My dad bought it for me in one of his moments of generosity and soberness.  That gun was my Atari, TV, and my world of entertainment, a radio was the only other luxury item in our house.  I sank many ships (glass bottles) in the ditch.  I shot birds which mother cooked for us.  They were good eating; chicken isn't the only fowl that is edible!  Mom never allowed me to shoot birds like Mocking Birds or Red Birds only black birds and Starlings.

However I must confess that I have always had this failing.  Sometimes I'm impulsive!  I just don't think!  Something says to me do this and I do it, I don't think about the consequences or look to see if someone is watching to catch me.  I just do what the impulse tells me to do.  Imagine me walking along, eight years old, my trusty BB gun in hand, grandma's rooster pecking at the ground with his rear end toward me and “POP” the rooster gets it in the butt.  Now I know it seems to some of you that this was cruel but it was funny to see that mean son of a gun jump.  He had chased me into the house more than once, so in my opinion, he got what he deserved.  Now the mule got what he deserved too.  He had chased me and caused me to dive head first through the three-strand barbed wire fence more than once. I never told mom the reason my cloths were torn was because I was diving through barbed wire to escape the mule; I was not supposed to be in the barnyard with him in the first place.  Well when he presented his rear end to my BB gun I just couldn't resist.  He was really funny because he would flinch then buck and then run.  You know that a young boy just can't stop once he starts doing something like this but my grandpa finally caught me.  He didn't say much; that’s just how grandpa was, but he told my father. 

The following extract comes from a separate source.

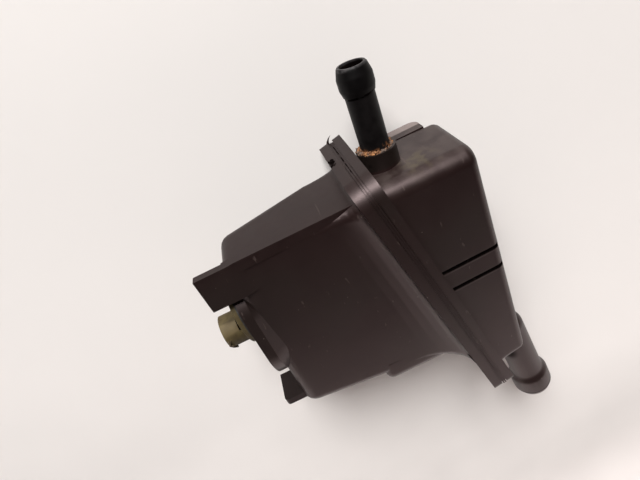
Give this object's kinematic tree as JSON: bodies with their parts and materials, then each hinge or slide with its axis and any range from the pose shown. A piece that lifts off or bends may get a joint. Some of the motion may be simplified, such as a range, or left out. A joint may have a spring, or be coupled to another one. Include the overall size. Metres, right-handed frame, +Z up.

When I walked into the house and he said, "Come here boy!" I said "OH NO!" to myself of course.  What the rooster and mule had done to their rear ends and what happened to mine bore no comparison; I would have gladly traded places with them.  Plus my father was so mad he made me bring my BB gun and while I watched he grasped the barrel and crashed it against the coal bucket.  The stock broke off and the end bent, it was a sorry looking sight!  However it was not nearly as bent as I was. My dad was never physically abusive to anyone but when he applied his hand to your bottom you understood the old rule “Spare the rod and spoil the child”.  However, regardless of how long my butt felt the pain of his hand the real pain was in my mind.  My best friend was dead, no more sunken ships in the ditch, no more birds for mom to cook for us.  Mom told me years later when we were talking about old times and the subject of my episode of shooting live stock came up, that my father had sat by that coal bucket for an hour after he had sent me outside, trying to put the stock back together.  I had climbed my tree and taken refuge on top of the hen house so I didn’t return to the house unit dark.

I got my BB gun back, minus its stock; my father did cut the broken point off so it was flat.  It still worked once you learned to compensate for the bend in the barrel when you aimed it at something, I soon could again strike matches (stuck in the ground about ten feet away)  two times out of five with my shots from the bent barrel.  I never shot farm animals again. 

The lesson I learned from this was not to become evident to me until many years later.  I had a son and he was just as impulsive as I had been.  His mother could not understand how he could do some of the things he did without first considering the consequences.  She always believed he was ling about why he had done something when he answered “I don’t know, I just did.”  I understood!  I could listen to him explain why he had done what ever it was and see myself shooting the rooster and mule in the butt without ever looking to see if I was being watched. Perhaps that is one of the reasons we are so close today, understanding.

1 comment:

  1. I grew up in a time not much further behind you. Things from my childhood mirror yours very much. We moved, we moved a LOT, I believe I counted over 24 homes in a 15 year period. We were very poor, outhouses, water pump, no heat in the house... I would take a glass of water to bed and put it on the nightstand and in the morning it would be frozen solid. This story really caught my attention since I have a "BB Gun" story as well. My stepfather was an alcoholic and never treated me well when I was a boy. My grandmother was the only one that ever cared for me or comforted me growing up. She bought me a BB gun for my 10th birthday. The very first day I owned it there was a balloon lying on the front porch, I took aim, shot the balloon and guess what... no POP... just an ear shattering breaking sound off to my left... the BB had ricocheted off the balloon and hit the lower glass part of our storm door, breaking it into a million pieces. Well needless to say my stepfather arrived home intoxicated as he always did and saw the broken door. He promptly took my BB gun and "snapped" it over his knee. I'll never forget that pain in my heart as he took what I considered the best gift I'd ever received and destroyed it the very day I got it. I wish I could say there was a lesson to be learned from this experience, well in a way I guess there is... I grew up HATING alcohol. I to this day, over 40 years later still do not drink. Everyone finds it strange that I won't even have a social drink, if they knew what I endured as a child they wouldn't wonder. Love your stories! It's like reading an account of my own life.